11/06/2019, 07:00:35 AM

by Jonathan Todd

Brexit is bigger than Labour and the Tories. As it renders our domestic policy dysfunctional, shreds our external reputation, and holds our economy hostage, only the deluded think that Boris Johnson trumps Brexit.

Let’s face it: The UK is now a failed state.

At the heart of Brexit’s tremendous power is its meaninglessness. Professor Danny Dyer sums it up:

“Who knows about Brexit? No one has got a fucking clue what Brexit is, yeah. You watch Question Time, it’s comedy. No one knows what it is – it’s like this mad riddle that no one knows what it is, right?”

This riddle is subtly complex. It seemed straightforward at the 2016 referendum. Brexit means Brexit. Most MPs voted to trigger Article 50.

MPs so voted because they wanted to respect the referendum, but they cannot take this respect further without solving the riddle.

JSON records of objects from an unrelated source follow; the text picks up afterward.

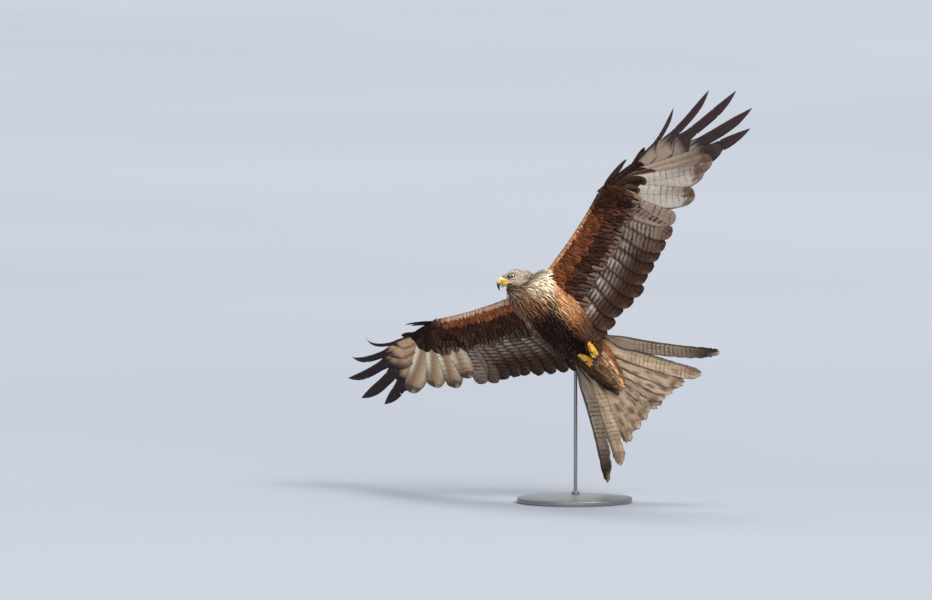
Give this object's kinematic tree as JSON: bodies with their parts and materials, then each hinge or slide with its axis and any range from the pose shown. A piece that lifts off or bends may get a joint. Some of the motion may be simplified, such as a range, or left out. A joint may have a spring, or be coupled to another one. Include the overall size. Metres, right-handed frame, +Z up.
{
  "type": "red kite model",
  "caption": "Life-size still model of a red kite in a banked turn, wings spread and forked tail twisted, held by one bent rod on a flat round base.",
  "frame": {"origin": "centre of the underside of the round stand base, on the floor", "axes": "+Z up, -Y towards the viewer of the picture and -X to their left, where the bill points; the bird banks with its back away from the viewer and its belly towards them"},
  "size_m": [1.1251, 0.7134, 1.1586],
  "materials": {
    "bill": "satin",
    "body_plumage": "feather, matt",
    "claw_horn": "satin",
    "eye": "gloss",
    "foot_skin": "satin",
    "head_plumage": "feather, matt",
    "stand_steel": "satin",
    "tail_plumage": "feather, matt",
    "wing_plumage": "feather, matt"
  },
  "bodies": {
    "root": {"bill_lower": "bill", "bill_upper": "bill", "claw_left_1": "claw_horn", "claw_left_2": "claw_horn", "claw_left_3": "claw_horn", "claw_left_4": "claw_horn", "claw_right_1": "claw_horn", "claw_right_2": "claw_horn", "claw_right_3": "claw_horn", "claw_right_4": "claw_horn", "eye_left": "eye", "eye_right": "eye", "foot_left": "foot_skin", "foot_right": "foot_skin", "head": "head_plumage", "neck": "head_plumage", "stand_base": "stand_steel", "stand_rod": "stand_steel", "tail_left": "tail_plumage", "tail_right": "tail_plumage", "thigh_left": "body_plumage", "thigh_right": "body_plumage", "torso": "body_plumage", "wing_left_arm": "wing_plumage", "wing_left_hand": "wing_plumage", "wing_right_arm": "wing_plumage", "wing_right_hand": "wing_plumage"}
  },
  "joints": []
}
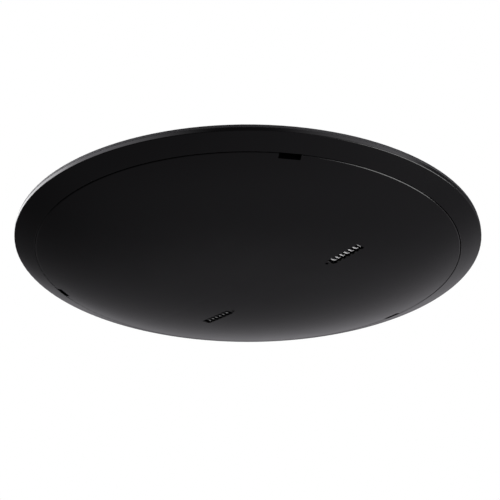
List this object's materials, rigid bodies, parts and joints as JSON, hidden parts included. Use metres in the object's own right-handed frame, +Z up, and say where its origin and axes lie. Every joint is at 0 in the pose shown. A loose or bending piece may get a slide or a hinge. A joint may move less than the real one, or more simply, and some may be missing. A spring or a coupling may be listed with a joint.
{
  "type": "ceiling access point",
  "caption": "Round ceiling wireless access point: shallow black dish cover in a slim trim ring, finned cast rear housing, internals and a twist-lock ceiling bracket.",
  "frame": {"origin": "centre of the ceiling bracket's screw pattern, on its top face, which lies on the ceiling", "axes": "+Z up into the ceiling; the unit hangs down -Z; one tool slot faces -Y and the sockets open towards +Y; the dish, its ring and its slots are symmetric about the YZ plane"},
  "size_m": [0.24, 0.24, 0.0382],
  "materials": {
    "black_plastic": "satin black, fine moulded grain",
    "latch_plastic": "matt black acetal",
    "vent_plastic": "satin white",
    "vent_fabric": "fine black woven mesh",
    "cast_housing": "dark powder coat on die casting",
    "plated_steel": "zinc-plated sheet",
    "spring_steel": "bright spring steel",
    "fastener_steel": "plated",
    "circuit_board": "green solder mask",
    "chip_black": "moulded epoxy",
    "tinned_steel": "tin plate",
    "thermal_rubber": "soft silicone pad",
    "ferrite": "ferrite and tape",
    "capacitor_can": "drawn can",
    "contact_gold": "gold flash",
    "socket_plastic": "moulded nylon",
    "reflector_aluminium": "rolled sheet",
    "antenna_brass": "tarnished sheet brass",
    "spacer_brass": "turned"
  },
  "bodies": {
    "ceiling_mount": {"ceiling_bracket": "plated_steel", "lock_spring": "spring_steel", "lock_rivets": "fastener_steel"},
    "unit": {"dish_cover": "black_plastic", "trim_ring": "black_plastic", "vent_insert_1": "vent_plastic", "vent_insert_2": "vent_plastic", "vent_mesh_1": "vent_fabric", "vent_mesh_2": "vent_fabric", "rear_housing": "cast_housing", "latch_spring_1": "spring_steel", "latch_spring_2": "spring_steel", "latch_spring_3": "spring_steel", "mounting_studs": "fastener_steel", "ring_screws": "fastener_steel", "stack_screws": "fastener_steel", "main_board": "circuit_board", "processor": "chip_black", "memory_chips": "chip_black", "radio_shields": "tinned_steel", "ethernet_jack_1": "tinned_steel", "ethernet_jack_2": "tinned_steel", "thermal_pads": "thermal_rubber", "poe_transformer": "ferrite", "capacitors": "capacitor_can", "jack_contacts_1": "contact_gold", "jack_contacts_2": "contact_gold", "feed_pins": "contact_gold", "power_jack": "socket_plastic", "reset_switch": "socket_plastic", "antenna_plate": "reflector_aluminium", "antennas": "antenna_brass", "plate_spacers": "spacer_brass"},
    "latch_1": {"cover_latch_1": "latch_plastic"},
    "latch_2": {"cover_latch_2": "latch_plastic"},
    "latch_3": {"cover_latch_3": "latch_plastic"},
    "reset": {"reset_button": "latch_plastic"}
  },
  "joints": [
    {"name": "unit_twist", "type": "hinge", "parent": "ceiling_mount", "child": "unit", "pos_m": [0, 0, 0], "axis": [0, 0, 1], "range_deg": [0, 18], "deforming": ["lock_spring"]},
    {"name": "latch_slide_1", "type": "slide", "parent": "unit", "child": "latch_1", "axis": [0, 1, 0], "range_m": [0, 0.0035], "stiffness_N_per_m": 400, "springref_m": -0.002, "deforming": ["latch_spring_1"]},
    {"name": "latch_slide_2", "type": "slide", "parent": "unit", "child": "latch_2", "axis": [-0.866, -0.5, 0], "range_m": [0, 0.0035], "stiffness_N_per_m": 400, "springref_m": -0.002, "deforming": ["latch_spring_2"]},
    {"name": "latch_slide_3", "type": "slide", "parent": "unit", "child": "latch_3", "axis": [0.866, -0.5, 0], "range_m": [0, 0.0035], "stiffness_N_per_m": 400, "springref_m": -0.002, "deforming": ["latch_spring_3"]},
    {"name": "reset_press", "type": "slide", "parent": "unit", "child": "reset", "axis": [0, -1, 0], "range_m": [0, 0.0008], "stiffness_N_per_m": 1200, "springref_m": -0.0005}
  ]
}
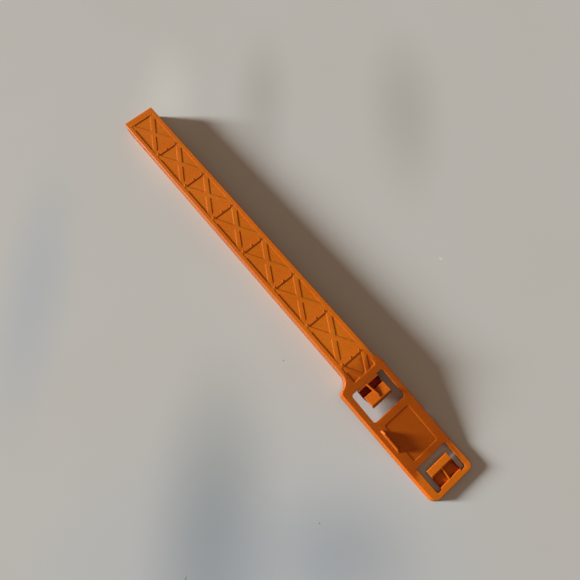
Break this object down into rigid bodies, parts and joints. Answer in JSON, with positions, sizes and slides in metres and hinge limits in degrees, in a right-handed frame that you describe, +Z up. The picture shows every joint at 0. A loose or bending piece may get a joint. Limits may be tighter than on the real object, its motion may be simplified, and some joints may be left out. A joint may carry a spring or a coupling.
{
  "type": "toy lattice strap with clip head",
  "caption": "Long rigid orange moulded toy strap: an open-bottomed channel with a raised X-braced lattice face and a low clip head with windows, a recessed panel and snap tongues.",
  "frame": {"origin": "centre of the part's footprint, on the plane that the channel walls and the head's end stand on", "axes": "+X from the square tip to the clip head, +Y across, +Z up through the lattice face"},
  "size_m": [0.3774, 0.0392, 0.0131],
  "materials": {
    "orange_plastic": "satin, finely textured moulded plastic"
  },
  "bodies": {
    "strap": {"left_border": "orange_plastic", "right_border": "orange_plastic", "tip_border": "orange_plastic", "lattice_web": "orange_plastic", "left_wall": "orange_plastic", "right_wall": "orange_plastic", "tip_wall": "orange_plastic", "channel_ribs": "orange_plastic", "neck_bulkhead": "orange_plastic", "cross_braces": "orange_plastic", "cell_struts": "orange_plastic", "strut_studs": "orange_plastic", "left_shoulder": "orange_plastic", "right_shoulder": "orange_plastic", "neck_bar": "orange_plastic", "inner_left_rail": "orange_plastic", "inner_right_rail": "orange_plastic", "bridge_panel": "orange_plastic", "outer_left_rail": "orange_plastic", "outer_right_rail": "orange_plastic", "end_bar": "orange_plastic", "left_shoulder_rim": "orange_plastic", "right_shoulder_rim": "orange_plastic", "left_rim": "orange_plastic", "right_rim": "orange_plastic", "end_rim": "orange_plastic", "grip_fin": "orange_plastic"},
    "inner_tongue": {"inner_tongue_root": "orange_plastic", "inner_tongue_floor": "orange_plastic", "inner_catch_plate": "orange_plastic", "inner_tongue_rib": "orange_plastic"},
    "outer_tongue": {"outer_tongue_root": "orange_plastic", "outer_tongue_floor": "orange_plastic", "outer_catch_plate": "orange_plastic", "outer_tongue_rib": "orange_plastic"}
  },
  "joints": [
    {"name": "inner_tongue_flex", "type": "hinge", "parent": "strap", "child": "inner_tongue", "pos_m": [0.10075, 0.0006, 0.01055], "axis": [0, 1, 0], "range_deg": [-3, 10], "stiffness_Nm_per_rad": 0.05},
    {"name": "outer_tongue_flex", "type": "hinge", "parent": "strap", "child": "outer_tongue", "pos_m": [0.1846, 0.0006, 0.0023], "axis": [0, -1, 0], "range_deg": [-3, 6], "stiffness_Nm_per_rad": 0.05}
  ]
}
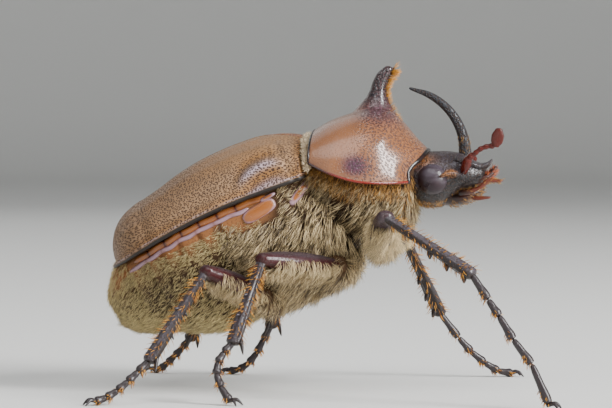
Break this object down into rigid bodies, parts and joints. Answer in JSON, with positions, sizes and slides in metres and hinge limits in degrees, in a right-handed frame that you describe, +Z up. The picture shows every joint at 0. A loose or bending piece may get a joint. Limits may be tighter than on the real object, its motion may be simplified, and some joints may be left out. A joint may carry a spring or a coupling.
{
  "type": "rhinoceros beetle",
  "caption": "Rhinoceros beetle standing on six legs, with an upright thorax horn, a curved head horn and a bristly underside.",
  "frame": {"origin": "on the floor under the middle of the stance", "axes": "+X forward to the head, +Y to the beetle's left, +Z up"},
  "size_m": [0.0502, 0.0412, 0.0357],
  "materials": {
    "wing_case": "satin tan-brown with dark pits",
    "shield": "glossy orange-tan, darker round the horn",
    "horn": "satin black",
    "head": "satin purple-grey, pitted",
    "eye": "glossy dark purple-brown",
    "feeler": "glossy red-brown",
    "mouthpart": "satin dark red-brown",
    "hairy_skin": "matt brown skin under pale gold hair",
    "leg": "satin grey-black to dark red-brown",
    "bristle": "pale gold to orange bristles"
  },
  "bodies": {
    "root": {"abdomen": "hairy_skin", "antenna_club_left": "feeler", "antenna_club_right": "feeler", "antenna_left": "feeler", "antenna_right": "feeler", "coxa_front_left": "leg", "coxa_front_right": "leg", "coxa_hind_left": "leg", "coxa_hind_right": "leg", "coxa_middle_left": "leg", "coxa_middle_right": "leg", "elytron_left": "wing_case", "elytron_right": "wing_case", "eye_left": "eye", "eye_right": "eye", "femur_front_left": "leg", "femur_front_right": "leg", "femur_hind_left": "leg", "femur_hind_right": "leg", "femur_middle_left": "leg", "femur_middle_right": "leg", "head": "head", "head_horn": "horn", "labium": "mouthpart", "mandible_left": "mouthpart", "mandible_right": "mouthpart", "metasternum": "hairy_skin", "palp_left": "mouthpart", "palp_right": "mouthpart", "pronotum": "shield", "prosternum": "hairy_skin", "pygidium": "hairy_skin", "scutellum": "shield", "tarsus_front_left": "leg", "tarsus_front_right": "leg", "tarsus_hind_left": "leg", "tarsus_hind_right": "leg", "tarsus_middle_left": "leg", "tarsus_middle_right": "leg", "thoracic_horn": "horn", "tibia_front_left": "leg", "tibia_front_right": "leg", "tibia_hind_left": "leg", "tibia_hind_right": "leg", "tibia_middle_left": "leg", "tibia_middle_right": "leg"}
  },
  "joints": []
}
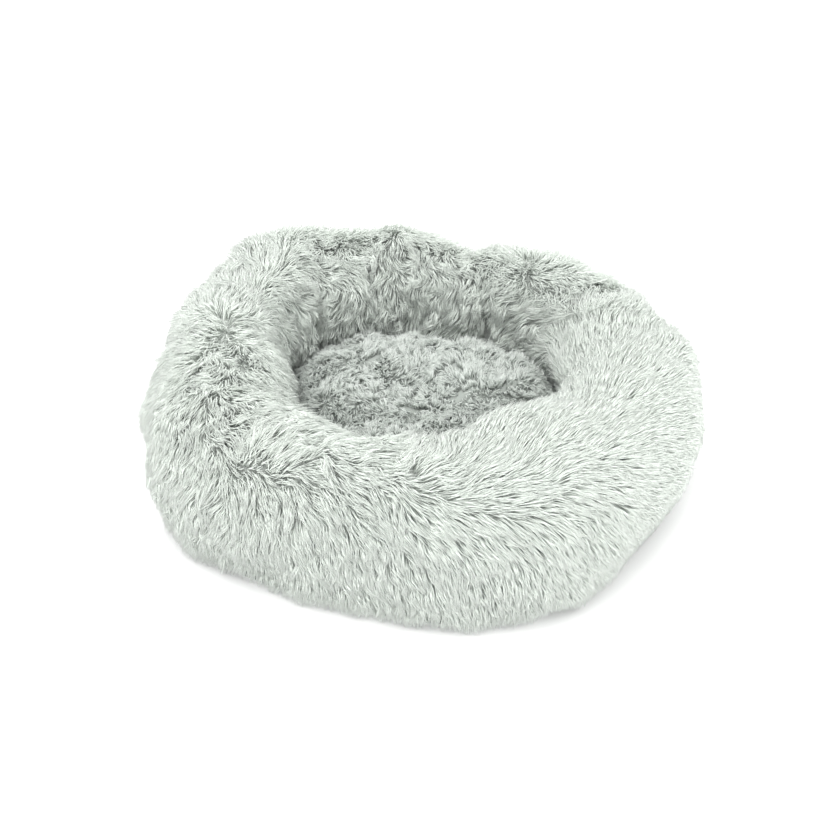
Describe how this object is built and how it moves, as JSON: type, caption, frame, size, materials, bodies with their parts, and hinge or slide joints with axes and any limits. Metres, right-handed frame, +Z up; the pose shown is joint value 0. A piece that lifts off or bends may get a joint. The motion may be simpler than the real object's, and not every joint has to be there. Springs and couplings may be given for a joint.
{
  "type": "pet cushion bed",
  "caption": "Round pet bed: a thick stuffed plush rim around a well with a loose plush cushion, on a zipped non-slip base.",
  "frame": {"origin": "under the middle of the bed's outline, on the surface it rests on", "axes": "+Z up, +X along the longest side of the outline, +Y to the back of the bed"},
  "size_m": [0.61, 0.572, 0.1946],
  "materials": {
    "rim_plush": "long-pile plush, pale sage grey, lying tufted pile",
    "cushion_plush": "curly medium-pile plush, sage grey",
    "cushion_fabric": "plain brushed fabric",
    "nonwoven_liner": "thin non-woven sack",
    "fibre_fill": "polyester fibre",
    "floor_fabric": "plain lining fabric",
    "base_fabric": "coated plain-weave fabric",
    "anti_slip_rubber": "moulded dots, matt",
    "binding_tape": "woven tape",
    "label_satin": "blank satin label",
    "zip_tape": "herringbone zip tape",
    "zip_teeth": "moulded plastic teeth",
    "zip_metal": "satin zinc-grey metal"
  },
  "bodies": {
    "bed": {"rim_cover_front": "rim_plush", "rim_cover_right": "rim_plush", "rim_cover_back": "rim_plush", "rim_cover_left": "rim_plush", "rim_liner": "nonwoven_liner", "rim_filling": "fibre_fill", "floor_panel": "floor_fabric", "base_wadding": "fibre_fill", "base_panel_front": "base_fabric", "base_panel_rear": "base_fabric", "anti_slip_dots_front": "anti_slip_rubber", "anti_slip_dots_rear": "anti_slip_rubber", "base_binding": "binding_tape", "care_label": "label_satin", "zip_tape_front": "zip_tape", "zip_tape_rear": "zip_tape", "zip_teeth_front": "zip_teeth", "zip_teeth_rear": "zip_teeth", "zip_stop_closed_end": "zip_metal", "zip_stop_open_end": "zip_metal"},
    "cushion": {"cushion_top_cover": "cushion_plush", "cushion_under_cover": "cushion_fabric", "cushion_filling": "fibre_fill"},
    "slider": {"zip_slider": "zip_metal"},
    "pull": {"zip_pull": "zip_metal"}
  },
  "joints": [
    {"name": "cushion_lift", "type": "slide", "parent": "bed", "child": "cushion", "axis": [0, 0, 1], "range_m": [0, 0.2]},
    {"name": "zip_slide", "type": "slide", "parent": "bed", "child": "slider", "axis": [1, 0, 0], "range_m": [0, 0.236]},
    {"name": "pull_swing", "type": "hinge", "parent": "slider", "child": "pull", "pos_m": [-0.118, 0, 0.00135], "axis": [0, 1, 0], "range_deg": [0, 180]}
  ]
}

They cannot. If they could, cabinet would not divide over Brexit’s meaning, parliament would vote through a version of Brexit, and Theresa May would be triumphant.

The unsolved riddle leaves these stark realities:

  1. The EU are not going to reopen the Withdrawal Agreement and the chances of getting this agreement through parliament remain slim.
  2. The default position is that we no deal at the end of October. While the only thing that parliament can agree is its desire not to no deal, we may soon have a prime minister prepared to no deal and an EU, frustrated with the UK, willing to.
  3. There is no mandate for no deal. This was not promised in 2016.
  4. If a prime minister wants a mandate for an approach to Brexit that leaves open no deal and creates a parliament more likely to vote for their version of Brexit, they might seek this through a general election. But, as our two-party democracy transforms into a four-party circus, a general election now would be a lottery.
  5. Even in a less volatile climate, a general election would only solve our Brexit riddle if the parties stood on unambiguous and deliverable Brexit platforms. It requires a highly generous interpretation of their limited capabilities to think that they would do so.